'''

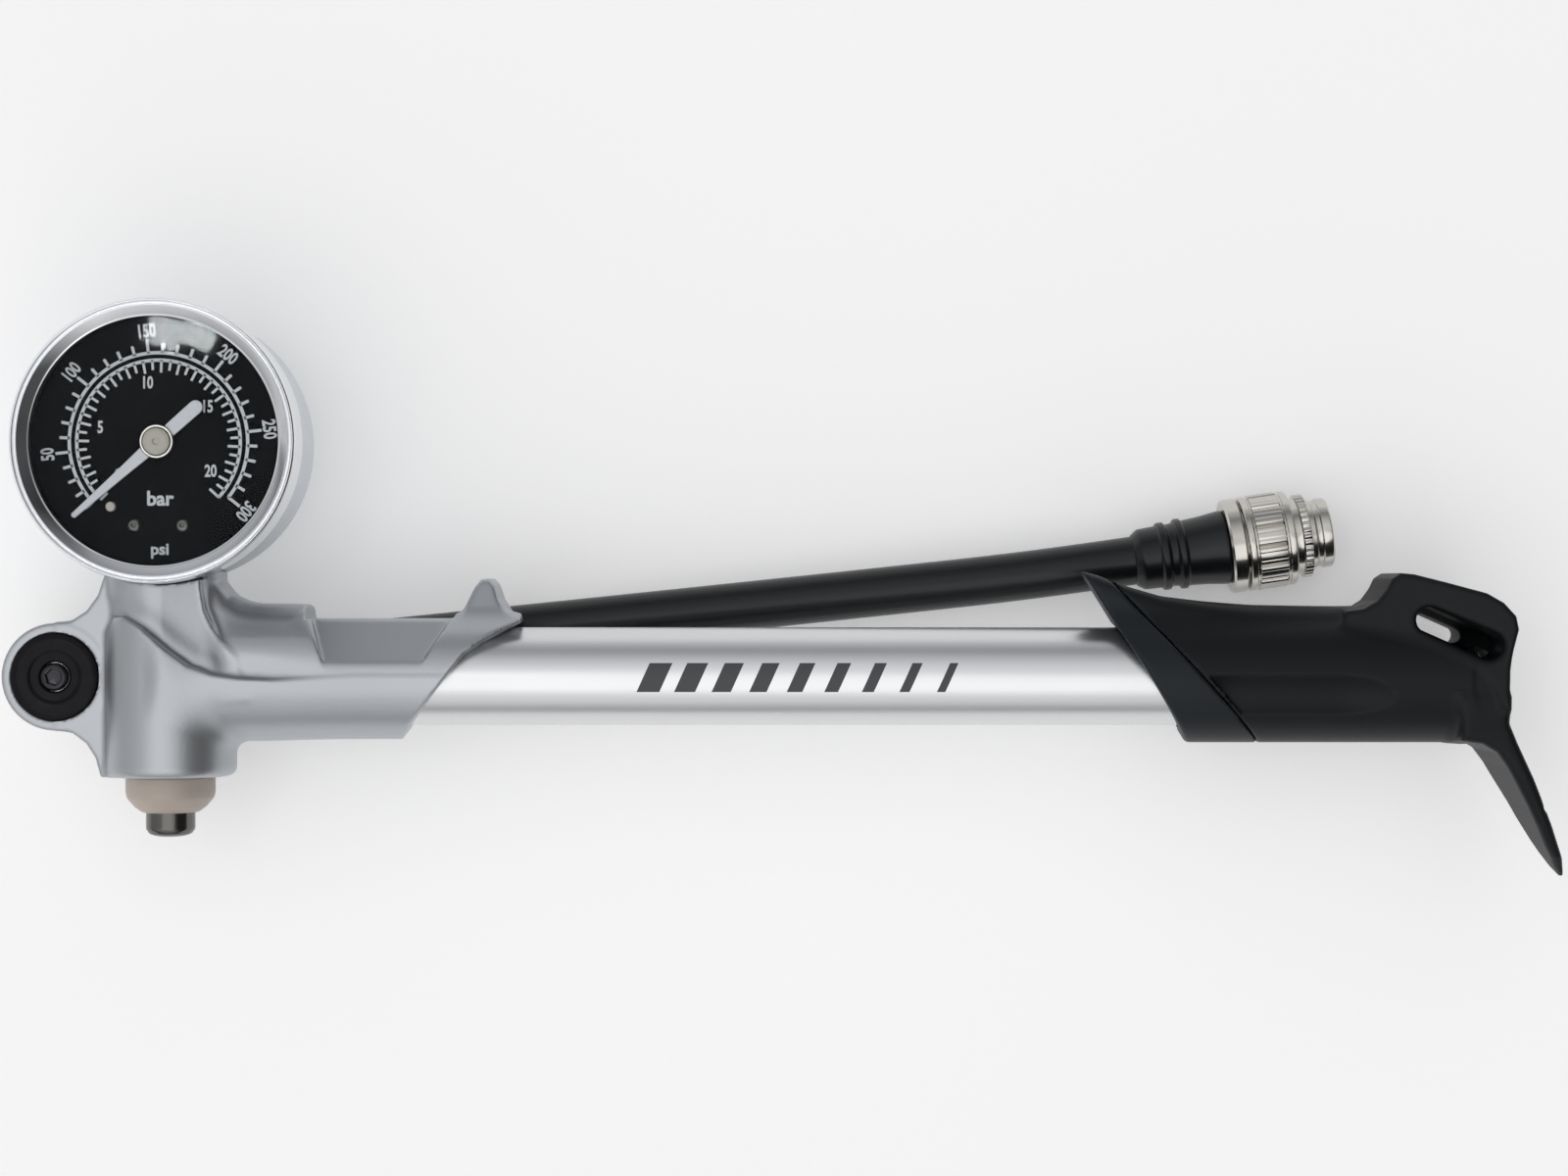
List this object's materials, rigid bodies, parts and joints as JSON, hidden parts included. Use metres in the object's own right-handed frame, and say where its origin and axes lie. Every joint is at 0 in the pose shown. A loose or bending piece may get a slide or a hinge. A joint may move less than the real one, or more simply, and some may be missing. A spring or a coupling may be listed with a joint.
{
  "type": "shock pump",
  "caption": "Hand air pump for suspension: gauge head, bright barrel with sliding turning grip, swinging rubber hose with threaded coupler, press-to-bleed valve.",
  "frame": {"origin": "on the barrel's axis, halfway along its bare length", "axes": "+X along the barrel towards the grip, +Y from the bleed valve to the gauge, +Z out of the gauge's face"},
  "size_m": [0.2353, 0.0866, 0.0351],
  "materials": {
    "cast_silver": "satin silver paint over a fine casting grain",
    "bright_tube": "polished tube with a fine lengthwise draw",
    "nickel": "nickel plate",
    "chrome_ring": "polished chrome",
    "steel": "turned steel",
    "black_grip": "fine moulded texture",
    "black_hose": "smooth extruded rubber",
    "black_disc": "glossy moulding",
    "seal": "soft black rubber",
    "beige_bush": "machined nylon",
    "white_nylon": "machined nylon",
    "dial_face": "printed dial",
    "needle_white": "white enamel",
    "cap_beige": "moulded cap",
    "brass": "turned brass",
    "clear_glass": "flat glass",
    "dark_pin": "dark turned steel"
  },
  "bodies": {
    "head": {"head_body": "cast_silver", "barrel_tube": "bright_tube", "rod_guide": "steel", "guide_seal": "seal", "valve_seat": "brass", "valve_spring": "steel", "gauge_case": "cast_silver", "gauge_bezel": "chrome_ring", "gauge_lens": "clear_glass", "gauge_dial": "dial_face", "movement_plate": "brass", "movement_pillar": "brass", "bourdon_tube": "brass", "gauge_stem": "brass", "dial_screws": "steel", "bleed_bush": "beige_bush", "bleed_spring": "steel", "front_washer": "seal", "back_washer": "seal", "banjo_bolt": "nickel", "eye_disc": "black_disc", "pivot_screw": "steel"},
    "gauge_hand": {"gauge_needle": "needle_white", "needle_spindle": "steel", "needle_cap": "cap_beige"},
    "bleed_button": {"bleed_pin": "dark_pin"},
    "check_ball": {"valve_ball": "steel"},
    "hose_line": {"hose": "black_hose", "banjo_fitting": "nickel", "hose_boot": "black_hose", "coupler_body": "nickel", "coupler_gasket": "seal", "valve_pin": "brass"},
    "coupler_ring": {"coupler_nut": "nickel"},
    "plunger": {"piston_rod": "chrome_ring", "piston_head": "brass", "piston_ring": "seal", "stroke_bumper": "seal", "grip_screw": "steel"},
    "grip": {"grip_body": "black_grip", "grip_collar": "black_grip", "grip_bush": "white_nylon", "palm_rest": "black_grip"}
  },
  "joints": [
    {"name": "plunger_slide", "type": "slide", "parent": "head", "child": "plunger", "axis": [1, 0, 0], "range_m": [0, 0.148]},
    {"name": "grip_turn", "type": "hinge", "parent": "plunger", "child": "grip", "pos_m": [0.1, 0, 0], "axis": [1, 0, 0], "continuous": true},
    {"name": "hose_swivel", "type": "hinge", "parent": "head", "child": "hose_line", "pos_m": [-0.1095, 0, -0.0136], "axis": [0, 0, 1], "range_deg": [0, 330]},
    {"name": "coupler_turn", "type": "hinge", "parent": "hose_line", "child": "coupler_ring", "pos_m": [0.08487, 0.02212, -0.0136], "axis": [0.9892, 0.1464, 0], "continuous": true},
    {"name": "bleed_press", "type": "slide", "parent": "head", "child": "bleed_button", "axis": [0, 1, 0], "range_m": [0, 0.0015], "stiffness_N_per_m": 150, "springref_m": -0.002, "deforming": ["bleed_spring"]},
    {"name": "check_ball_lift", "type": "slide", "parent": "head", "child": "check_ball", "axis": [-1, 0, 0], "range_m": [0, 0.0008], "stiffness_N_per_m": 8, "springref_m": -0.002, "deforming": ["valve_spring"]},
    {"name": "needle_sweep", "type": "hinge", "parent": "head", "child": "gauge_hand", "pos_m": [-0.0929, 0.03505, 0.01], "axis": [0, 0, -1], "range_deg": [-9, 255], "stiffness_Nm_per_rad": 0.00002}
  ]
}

'''

DIRECTIONS – Give back the whole listing, word for word.

TASK RESULT –
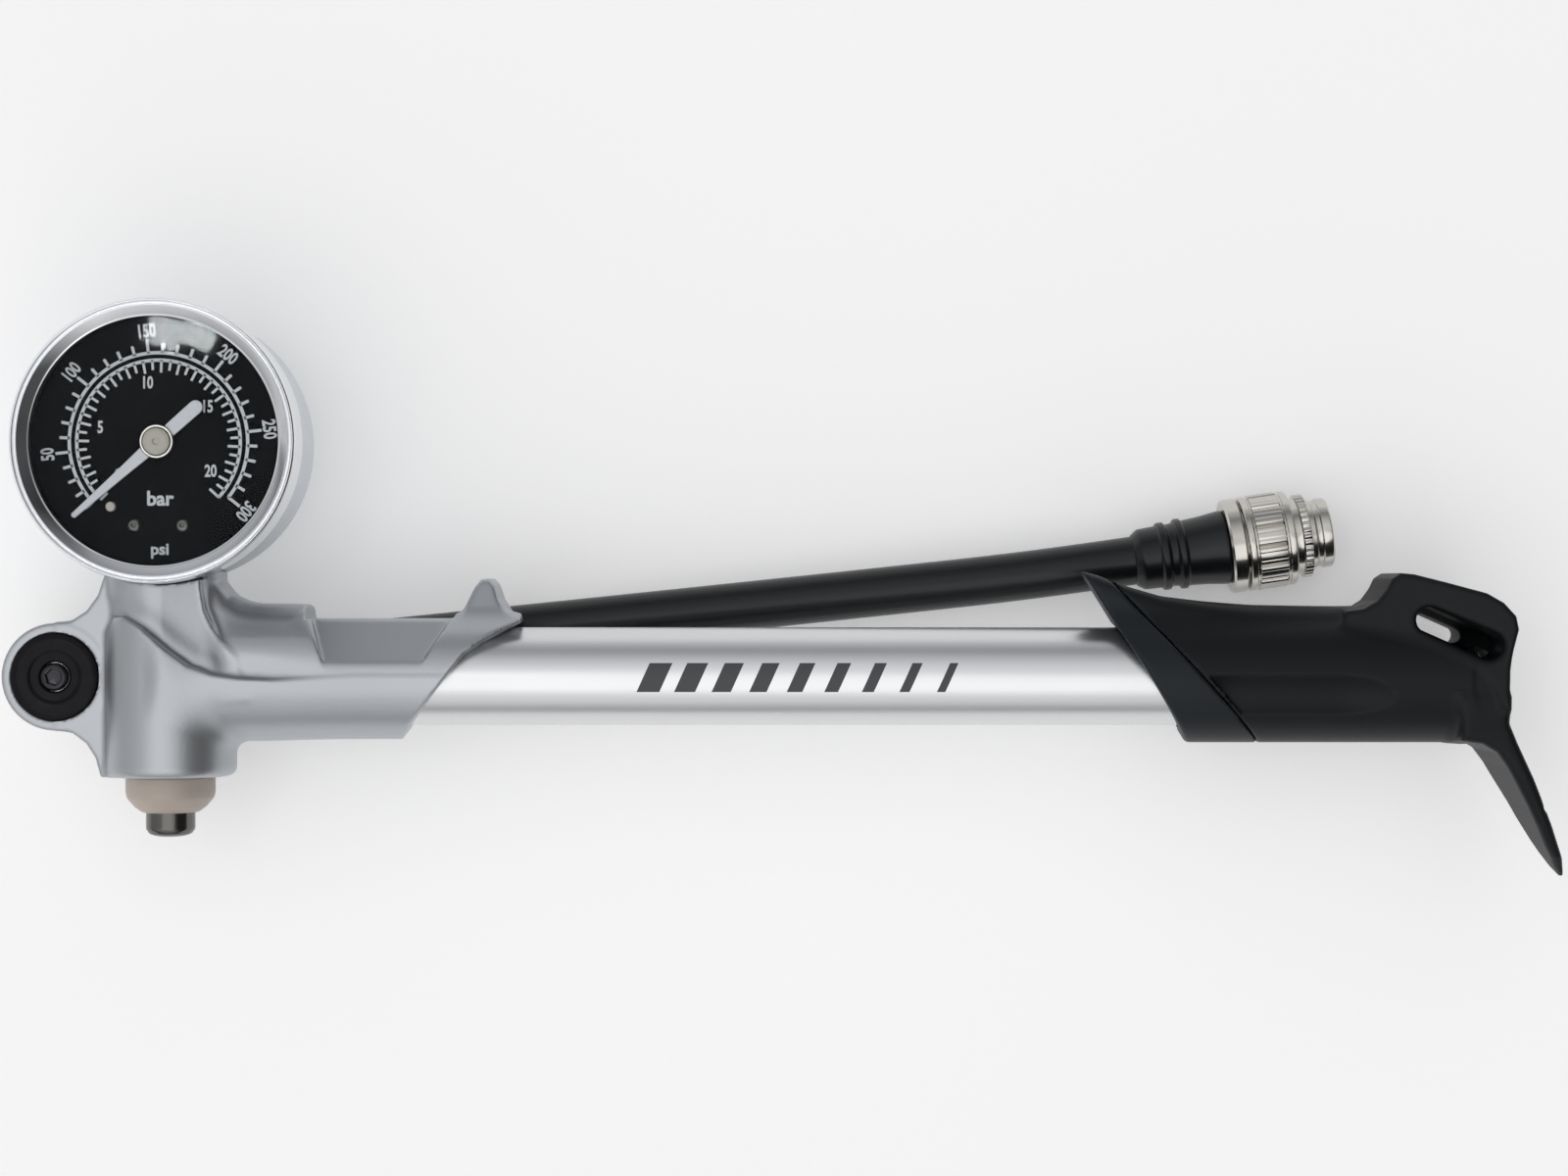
List this object's materials, rigid bodies, parts and joints as JSON, hidden parts included. Use metres in the object's own right-handed frame, and say where its origin and axes lie. Every joint is at 0 in the pose shown. A loose or bending piece may get a slide or a hinge. A joint may move less than the real one, or more simply, and some may be missing. A spring or a coupling may be listed with a joint.
{
  "type": "shock pump",
  "caption": "Hand air pump for suspension: gauge head, bright barrel with sliding turning grip, swinging rubber hose with threaded coupler, press-to-bleed valve.",
  "frame": {"origin": "on the barrel's axis, halfway along its bare length", "axes": "+X along the barrel towards the grip, +Y from the bleed valve to the gauge, +Z out of the gauge's face"},
  "size_m": [0.2353, 0.0866, 0.0351],
  "materials": {
    "cast_silver": "satin silver paint over a fine casting grain",
    "bright_tube": "polished tube with a fine lengthwise draw",
    "nickel": "nickel plate",
    "chrome_ring": "polished chrome",
    "steel": "turned steel",
    "black_grip": "fine moulded texture",
    "black_hose": "smooth extruded rubber",
    "black_disc": "glossy moulding",
    "seal": "soft black rubber",
    "beige_bush": "machined nylon",
    "white_nylon": "machined nylon",
    "dial_face": "printed dial",
    "needle_white": "white enamel",
    "cap_beige": "moulded cap",
    "brass": "turned brass",
    "clear_glass": "flat glass",
    "dark_pin": "dark turned steel"
  },
  "bodies": {
    "head": {"head_body": "cast_silver", "barrel_tube": "bright_tube", "rod_guide": "steel", "guide_seal": "seal", "valve_seat": "brass", "valve_spring": "steel", "gauge_case": "cast_silver", "gauge_bezel": "chrome_ring", "gauge_lens": "clear_glass", "gauge_dial": "dial_face", "movement_plate": "brass", "movement_pillar": "brass", "bourdon_tube": "brass", "gauge_stem": "brass", "dial_screws": "steel", "bleed_bush": "beige_bush", "bleed_spring": "steel", "front_washer": "seal", "back_washer": "seal", "banjo_bolt": "nickel", "eye_disc": "black_disc", "pivot_screw": "steel"},
    "gauge_hand": {"gauge_needle": "needle_white", "needle_spindle": "steel", "needle_cap": "cap_beige"},
    "bleed_button": {"bleed_pin": "dark_pin"},
    "check_ball": {"valve_ball": "steel"},
    "hose_line": {"hose": "black_hose", "banjo_fitting": "nickel", "hose_boot": "black_hose", "coupler_body": "nickel", "coupler_gasket": "seal", "valve_pin": "brass"},
    "coupler_ring": {"coupler_nut": "nickel"},
    "plunger": {"piston_rod": "chrome_ring", "piston_head": "brass", "piston_ring": "seal", "stroke_bumper": "seal", "grip_screw": "steel"},
    "grip": {"grip_body": "black_grip", "grip_collar": "black_grip", "grip_bush": "white_nylon", "palm_rest": "black_grip"}
  },
  "joints": [
    {"name": "plunger_slide", "type": "slide", "parent": "head", "child": "plunger", "axis": [1, 0, 0], "range_m": [0, 0.148]},
    {"name": "grip_turn", "type": "hinge", "parent": "plunger", "child": "grip", "pos_m": [0.1, 0, 0], "axis": [1, 0, 0], "continuous": true},
    {"name": "hose_swivel", "type": "hinge", "parent": "head", "child": "hose_line", "pos_m": [-0.1095, 0, -0.0136], "axis": [0, 0, 1], "range_deg": [0, 330]},
    {"name": "coupler_turn", "type": "hinge", "parent": "hose_line", "child": "coupler_ring", "pos_m": [0.08487, 0.02212, -0.0136], "axis": [0.9892, 0.1464, 0], "continuous": true},
    {"name": "bleed_press", "type": "slide", "parent": "head", "child": "bleed_button", "axis": [0, 1, 0], "range_m": [0, 0.0015], "stiffness_N_per_m": 150, "springref_m": -0.002, "deforming": ["bleed_spring"]},
    {"name": "check_ball_lift", "type": "slide", "parent": "head", "child": "check_ball", "axis": [-1, 0, 0], "range_m": [0, 0.0008], "stiffness_N_per_m": 8, "springref_m": -0.002, "deforming": ["valve_spring"]},
    {"name": "needle_sweep", "type": "hinge", "parent": "head", "child": "gauge_hand", "pos_m": [-0.0929, 0.03505, 0.01], "axis": [0, 0, -1], "range_deg": [-9, 255], "stiffness_Nm_per_rad": 0.00002}
  ]
}